SIIL has deposited `20 crore in the SPV as its contribution for Scheduled Area Development of Lanjigarh Project. LPADF has initiated several development projects in the areas of health, education, drinking water, livelihood, infrastructure development for the tribals. The alumina refinery is being operated with all necessary environmental and other statutory clearances.

Interestingly, the issues raised in the Saxena Committee report had already been reviewed by the Supreme Court. After considering all the technical reports, given by reputed expert bodies like Central Mining Planning and Design Institute, Wildlife Institute of India and views by MoEF (Govt. of India) and Govt. of Orissa, the Hon’ble Supreme Court had approved the mining project on August 08, 2008.
The project has already received environmental clearance from Government of India in April 2009. Stage 1 that is in principle forest clearance had been obtained for the mining project. OMC has already complied with all stipulations laid down in the in-principle clearance letter.
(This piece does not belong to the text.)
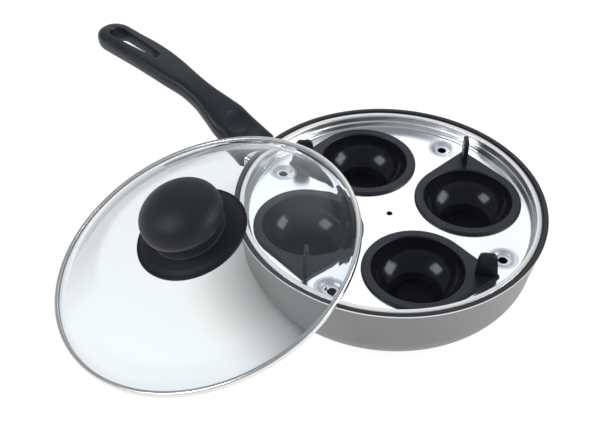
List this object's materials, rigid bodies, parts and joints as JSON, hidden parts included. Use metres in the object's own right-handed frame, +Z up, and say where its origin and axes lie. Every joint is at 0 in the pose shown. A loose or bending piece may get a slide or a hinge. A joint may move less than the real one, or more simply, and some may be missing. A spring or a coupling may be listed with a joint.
{
  "type": "egg poacher pan",
  "caption": "Round pan with a long black handle, holding a tray of lift-out egg cups, with its domed glass lid leaned against the rim.",
  "frame": {"origin": "centre of the pan's flat base, on the surface that it stands on", "axes": "+Z up along the pan's axis, handle along -X"},
  "size_m": [0.3552, 0.2983, 0.09],
  "materials": {
    "pan_paint": "satin metallic grey paint, bare bright line at the rim",
    "bracket_steel": "plain stamped steel",
    "rivet_metal": "satin",
    "guard_steel": "polished",
    "handle_plastic": "satin black heat-resistant plastic",
    "tray_aluminium": "spun and polished",
    "cup_coating": "black non-stick coating, glossy in the bowl",
    "lid_rim_steel": "polished stainless",
    "lid_clear_glass": "clear, slightly green at its edge",
    "seal_rubber": "matte",
    "knob_plastic": "satin black heat-resistant plastic",
    "insert_brass": "satin",
    "fastener_steel": "zinc-plated"
  },
  "bodies": {
    "pan": {"pan_floor": "pan_paint", "pan_wall": "pan_paint", "handle_bracket": "bracket_steel", "bracket_rivets": "rivet_metal", "flame_guard": "guard_steel", "handle": "handle_plastic", "handle_insert": "insert_brass", "handle_screw": "fastener_steel", "handle_washer": "fastener_steel"},
    "tray": {"tray_floor": "tray_aluminium", "tray_wall": "tray_aluminium"},
    "cup_right_body": {"cup_right": "cup_coating"},
    "cup_back_body": {"cup_back": "cup_coating"},
    "cup_left_body": {"cup_left": "cup_coating"},
    "cup_front_body": {"cup_front": "cup_coating"},
    "lid": {"lid_rim": "lid_rim_steel", "lid_glass": "lid_clear_glass", "glass_seal_top": "seal_rubber", "glass_seal_under": "seal_rubber", "knob_base": "knob_plastic", "knob": "knob_plastic", "knob_insert": "insert_brass", "knob_washer": "fastener_steel", "knob_screw": "fastener_steel"}
  },
  "joints": [
    {"name": "tray_lift", "type": "slide", "parent": "pan", "child": "tray", "axis": [0, 0, 1], "range_m": [0, 0.045]},
    {"name": "cup_right_lift", "type": "slide", "parent": "tray", "child": "cup_right_body", "axis": [0, 0, 1], "range_m": [0, 0.045]},
    {"name": "cup_back_lift", "type": "slide", "parent": "tray", "child": "cup_back_body", "axis": [0, 0, 1], "range_m": [0, 0.045]},
    {"name": "cup_left_lift", "type": "slide", "parent": "tray", "child": "cup_left_body", "axis": [0, 0, 1], "range_m": [0, 0.045]},
    {"name": "cup_front_lift", "type": "slide", "parent": "tray", "child": "cup_front_body", "axis": [0, 0, 1], "range_m": [0, 0.045]},
    {"name": "lid_lift", "type": "slide", "parent": "cup_left_body", "child": "lid", "axis": [0, 0, 1], "range_m": [0, 0.1]}
  ]
}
SILL has already deposited funds to the tune of `121 crore with the state government towards various statutory payments for diversion of forest land such as NPV (Net Present Value for diversion of forest land), compensatory afforestration, implementation of wild life management plan, tribal development and creation of safety zone around the mining area etc.

The company is now awaiting final that is Stage-2 forest clearance from Government of India for diversion of forest land to undertake mining activities.
It seems the wait will be longer than expected thanks to the developments in the last few days in Delhi.

Naveen Patnaik, the Orissa Chief Minister, now will feel his isolation badly. He does not even have a helping political ally to offer him support in Delhi and take up the issue of biased decision of the central government head long. Meanwhile the tribes of Kalahandi will have to wait till the pundits in Delhi give up their pretension of helping them out of the abject poverty they live in.